Here is the thing, it’s not just one thing that needs to be done! There is a whole host of things that need to be done. Everything from changing the way our financial systems work to changing the way our election system works. From changing the way we think about the social contract to changing the way we think about the employment contract.
I always say that power is the currency of change and that policy is merely frozen power. So if we want to see change in policy, we have to think about how to accumulate and exercise power. The corporate interest and big business interests have been excellent at that for a long time. Working peoples’ interest and poor peoples’ interests have often not been so great at thinking about the accumulation and exercise of power.

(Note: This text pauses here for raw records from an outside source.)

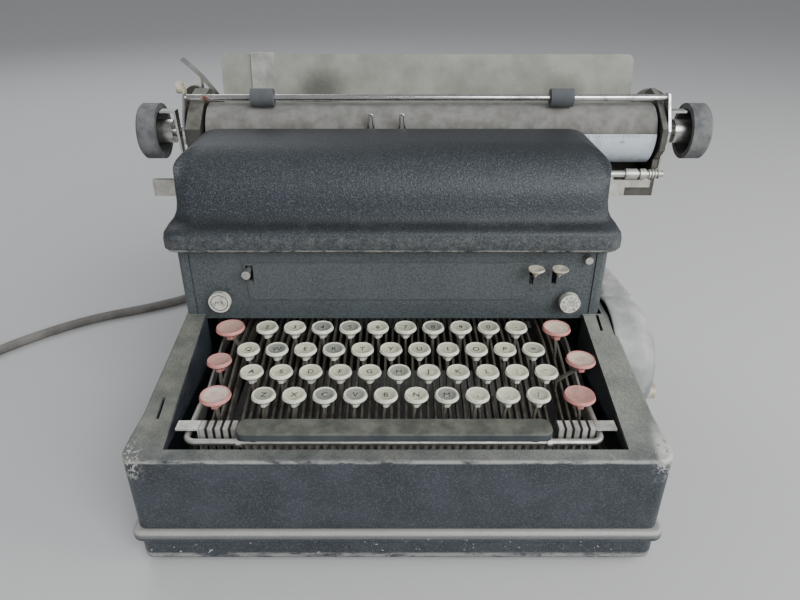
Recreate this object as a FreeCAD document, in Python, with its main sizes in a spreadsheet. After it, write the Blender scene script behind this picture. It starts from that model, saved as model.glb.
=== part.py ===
import FreeCAD, Part
import Sketcher
import math
import os
import re

from FreeCAD import Placement, Rotation, Vector

# An electric office typewriter with a long carriage.  Sizes are in millimetres.  X runs to the right of
# the person typing, Y away from them and Z up from the table top.  Drawing sizes are taken from the
# machine's midline (x), the face of the front apron (y) and the table (z).  The finished model stands
# with its origin on the table under the middle of the whole machine, carriage included.

DIMENSIONS = (
    # casing: tapered skirt, sloping rails beside the keyboard, rounded bead above the plinth
    ("casing_depth", 335), ("carriage_offset", 15), ("foot_height", 6), ("foot_radius", 11),
    ("foot_inset", 17), ("boss_height", 14), ("rim_half", 162), ("waist_half", 157.6),
    ("rail_half", 151.5), ("full_width_depth", 10), ("waist_depth", 34), ("rail_depth", 115),
    ("rim_top", 86), ("rail_rise", 31), ("plinth_proud", 0.2), ("casing_wall", 4),
    ("corner_radius", 7), ("rim_round", 2), ("bead_low", 22), ("bead_height", 9), ("bead_proud", 3.5),
    ("bead_round", 3.2), ("well_front", 7.7), ("well_left_front", -139), ("well_left_back", -137.2),
    ("well_right_front", 136.4), ("well_right_back", 132), ("well_half_back", 146),
    ("slit_width", 2), ("slit_length", 16), ("seam", 0.3),
    # upper housing and front panel
    ("housing_offset", -3.6), ("housing_half", 148), ("housing_front", 118), ("housing_wall", 4),
    ("housing_top", 168), ("cheek_half", 140), ("housing_round", 5), ("panel_low", 113),
    ("panel_thick", 3), ("plate_proud", 1.4), ("plate_low", 129), ("plate_high", 157),
    ("plate_left", -107), ("plate_right", 94), ("plate_slant", 3),
    # bonnet
    ("bonnet_half", 144.5), ("bonnet_front", 120), ("bonnet_rear", 190), ("bonnet_low", 172),
    ("bonnet_top", 231.5), ("shoulder_radius", 38), ("bonnet_corner", 24), ("bonnet_wall", 3),
    ("flange_half", 154.5), ("flange_front", 108), ("flange_low", 169), ("flange_high", 185),
    ("flange_corner", 12), ("flange_round", 4), ("bonnet_hinge_y", 121),
    ("bonnet_hinge_z", 177), ("hinge_pin", 2.5), ("hinge_ear", 4.2), ("ear_inner", 142),
    ("ear_outer", 145), ("pin_inner", 138),
    # motor, its cover and the drive
    ("motor_y", 126), ("motor_z", 76), ("drum_radius", 46), ("drum_inner", 150), ("drum_outer", 184),
    ("drum_round", 22), ("cover_wall", 3), ("fairing_inner", 153.4), ("fairing_top", 120),
    ("fairing_start", 140), ("fairing_knee", 207), ("fairing_end", 300), ("fairing_wide", 176),
    ("fairing_mid", 169), ("fairing_narrow", 157), ("motor_room", 7),
    ("motor_shaft", 5), ("motor_left", 154), ("motor_right", 173), ("pulley_left", 138),
    ("pulley_width", 6), ("motor_pulley_radius", 12), ("roller_pulley_radius", 30),
    ("belt_thick", 2), ("belt_gap", 0.2), ("roller_y", 180), ("roller_z", 47),
    ("roller_radius", 18), ("roller_half", 118), ("switch_y", 112), ("switch_z", 54),
    ("switch_radius", 6), ("switch_stem", 2.5), ("switch_height", 8),
    # inner frame
    ("frame_half", 131), ("frame_plate", 2.5), ("frame_front", 30), ("frame_rear", 322),
    ("frame_low_top", 58), ("frame_top", 168), ("cross_bar", 4), ("deck_height", 174),
    ("fit", 0.05), ("spool_x", 92), ("spool_y", 158), ("spool_radius", 24), ("spool_height", 14),
    ("ribbon_radius", 20), ("spindle", 3), ("segment_inner", 36), ("segment_outer", 50),
    ("segment_thick", 12), ("segment_y", 168), ("segment_z", 152), ("typebar_inner", 16),
    ("typebar_thick", 1.6), ("typebar_depth", 6), ("typebar_count", 42), ("typebar_fan", 164),
    # keys, their levers, comb and space bar
    ("key_pitch", 19.05), ("lever_pitch", 4.7625), ("first_lever", -89.7), ("lever_thick", 1.5),
    ("lever_height", 8), ("lever_front_y", 24), ("lever_front_z", 79), ("lever_slope", 0.2),
    ("lever_crest", 112), ("fulcrum_y", 236), ("fulcrum_z", 86), ("fulcrum_radius", 3),
    ("eye_radius", 7), ("stem_width", 3), ("stem_half", 0.75), ("cap_radius", 7.5),
    ("cap_depth", 7), ("cap_dish", 1.2), ("cap_lip", 1.1), ("cap_neck", 2.2),
    ("comb_y", 20.4), ("comb_thick", 1.6), ("comb_low", 60), ("comb_high", 84),
    ("comb_left", -121), ("comb_right", 119.4), ("slot_gap", 0.5), ("slot_low", 64),
    ("slot_high", 82), ("comb_slots", 51), ("bracket_left", -96), ("bracket_right", 96),
    ("bracket_low", 91.6), ("bracket_high", 93), ("bracket_depth", 8), ("bracket_reach", 13),
    ("comb_foot", 34), ("bar_left", -96), ("bar_right", 92), ("bar_front", 9), ("bar_back", 24.6),
    ("bar_low", 93), ("bar_high", 98), ("bar_arm_left", -127), ("bar_arm_right", 122.4),
    ("bar_rod_y", 14), ("bar_rod_z", 88.4), ("bar_rod_radius", 2), ("bar_rod_bend", 6),
    ("bar_rod_end", 48), ("collar_radius", 3.2), ("collar_width", 3),
    # carriage
    ("platen_y", 222), ("platen_z", 222), ("platen_radius", 21.5), ("platen_left", -144),
    ("platen_right", 194), ("platen_shaft", 4), ("knob_radius", 21), ("knob_width", 14.5),
    ("knob_left", -197), ("knob_right", 236.5), ("knob_wall", 4), ("knob_web", 4),
    ("hub_radius", 9), ("hub_length", 9), ("button_radius", 7), ("button_proud", 4),
    ("button_length", 9), ("end_left", -157), ("left_thick", 11), ("end_right", 195.5),
    ("right_thick", 4), ("carriage_low", 176), ("bed_top", 190),
    ("bed_front", 203), ("bed_rear", 262), ("rail_gap", 0.3), ("rail_front_y", 212),
    ("rail_rear_y", 248), ("rail_width", 8), ("rail_half_length", 146), ("bail_y", 212),
    ("bail_z", 249.2), ("bail_radius", 2.5), ("bail_pivot_y", 200), ("bail_pivot_z", 222),
    ("bail_arm", 1.6), ("bail_pin", 2), ("bail_roller_radius", 6.6), ("bail_roller_width", 17),
    ("left_roller", -109.5), ("right_roller", 113.5), ("table_left", -141), ("table_right", 188),
    ("table_low_y", 247), ("table_low_z", 190), ("table_high_y", 262), ("table_high_z", 273),
    ("table_thick", 1.5), ("table_round", 6), ("guide_left", -117), ("guide_width", 19),
    ("guide_thick", 1), ("guide_low_z", 232), ("guide_hook", 5), ("scale_radius", 23.6),
    ("scale_thick", 0.8), ("scale_left", -143), ("scale_right", 193), ("scale_start", 172),
    ("scale_sweep", 68), ("rack_front", 199), ("rack_low", 177), ("rack_high", 190),
    ("rack_left", -190), ("rack_right", 195), ("rack_step", 176), ("rack_split", 184),
    ("tooth_pitch", 5.08), ("tooth_count", 56), ("tooth_first", -140), ("tooth_depth", 2),
    ("stop_width", 9), ("stop_thick", 4), ("left_stop", -110), ("right_stop", 118),
    ("finger_wire", 0.8), ("finger_left", -20), ("finger_right", 3), ("finger_half", 5),
    ("finger_top", 257), ("release_wire", 1.5), ("release_pivot_y", 216), ("release_pivot_z", 200),
    ("release_top", 241), ("release_tab", 10), ("release_reach", 10.6), ("release_gap", 4),
    ("lever_pin", 2), ("lever_pin_x", -147), ("lever_pin_z", 237), ("blade_half", 1.7),
    ("blade_thick", 1.6), ("blade_knee", 17.6), ("blade_tip", 31), ("bracket_thick", 5),
    ("left_bracket", -166), ("left_crown", 9), ("left_crown_z", 240), ("right_bracket", 207),
    ("right_crown", 14.5), ("right_crown_z", 232), ("bracket_foot", 226), ("end_step_low", 205),
    ("end_step_high", 214), ("end_crown", 252), ("guide_rod", 2.5), ("guide_rod_y", 198),
    ("guide_rod_z", 195), ("guide_rod_start", 162), ("guide_rod_end", 203), ("guide_bush", 4),
    ("bush_start", 174), ("bush_length", 9), ("collar_start", 185), ("guide_coil", 3.6),
    ("coil_start", 192), ("coil_turns", 4),
    # controls on the front panel
    ("push_x", -124.4), ("push_z", 130), ("push_radius", 7.6), ("push_head", 4), ("push_stem", 3),
    ("dial_x", 120), ("dial_z", 129.6), ("dial_radius", 7), ("dial_head", 5), ("control_gap", 3.5),
    ("stencil_x", -102.6), ("stencil_z", 153), ("stencil_radius", 2), ("stencil_reach", 10),
    ("stencil_drop", 8), ("latch_x", 130), ("latch_z", 161), ("latch_radius", 2.6),
    ("latch_reach", 5), ("set_key_x", 93), ("clear_key_x", 109), ("tab_key_z", 159),
    ("tab_key_y", 106), ("tab_cap_radius", 5.6), ("tab_stem_z", 152), ("tab_slot_drop", 10),
    # mains lead
    ("cord_radius", 4.5), ("gland_x", -70), ("gland_z", 30), ("gland_radius", 8),
    ("gland_hole", 6), ("gland_length", 6.2), ("coil_x", -470), ("coil_y", 208), ("coil_mean", 50),
    ("coil_section", 12), ("plug_radius", 15), ("plug_length", 36), ("blade_length", 17),
)
NAMES = {name for name, number in DIMENSIONS}

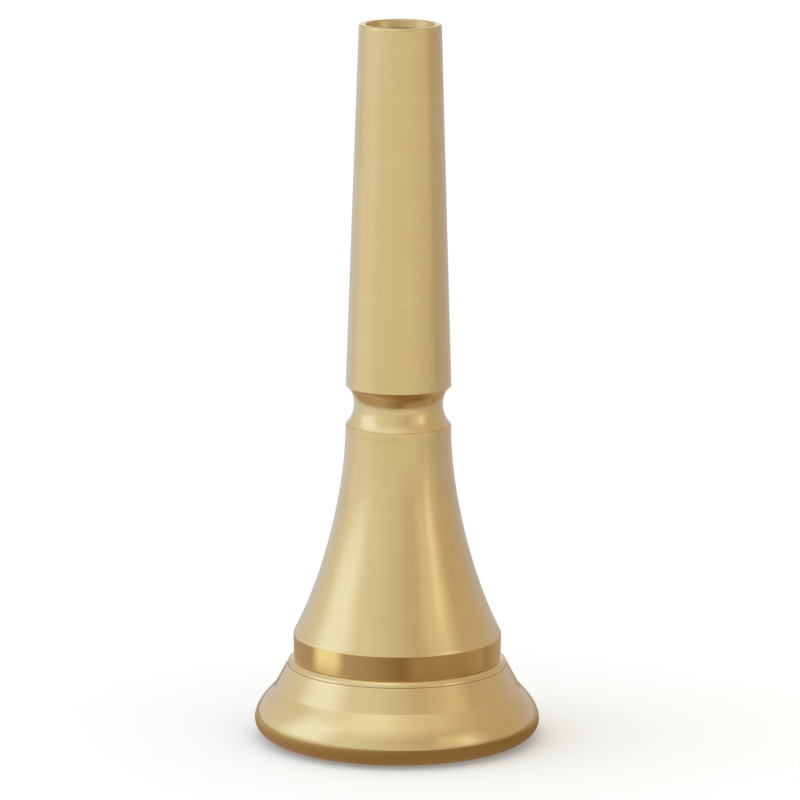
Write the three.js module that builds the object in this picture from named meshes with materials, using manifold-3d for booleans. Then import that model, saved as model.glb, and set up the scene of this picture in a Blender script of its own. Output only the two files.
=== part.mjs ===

As I think about all the ways in which the world conspires to hurt the interests of workers, I think about the fact that the system has been rigged in so many ways against ordinary people expressing power. In response to your question, someone might say, “well if we just had a single payer health care system…” or “If we just had universal free child care…” or “Free higher education…,” Those are all awesome things, and I am for all of those things, but I’m not sure we can ever get there as long as workers don’t have organization. So if I had to pick one relatively narrow thing, I’d say we need new ways for workers to form powerful, scalable and sustainable worker organizations in the US.
If I were to think more broadly about a theme, I’d say we need a government that is on the workers side. And that plays out in trade agreements, in criminal justice, immigration rights, corporate governance and monetary policy, campaign finance reform and certainly in labor law reform.
The reality is that for 40 years, the relatively bloodless revolution that Wall Street and the big banks and big corporations fought against the rest of us, rewrote the rules about how power works in this country. So even if I could wave a magic wand, it will be a long hard struggle to get back a really inclusive and accessible American dream that we can all be a part of.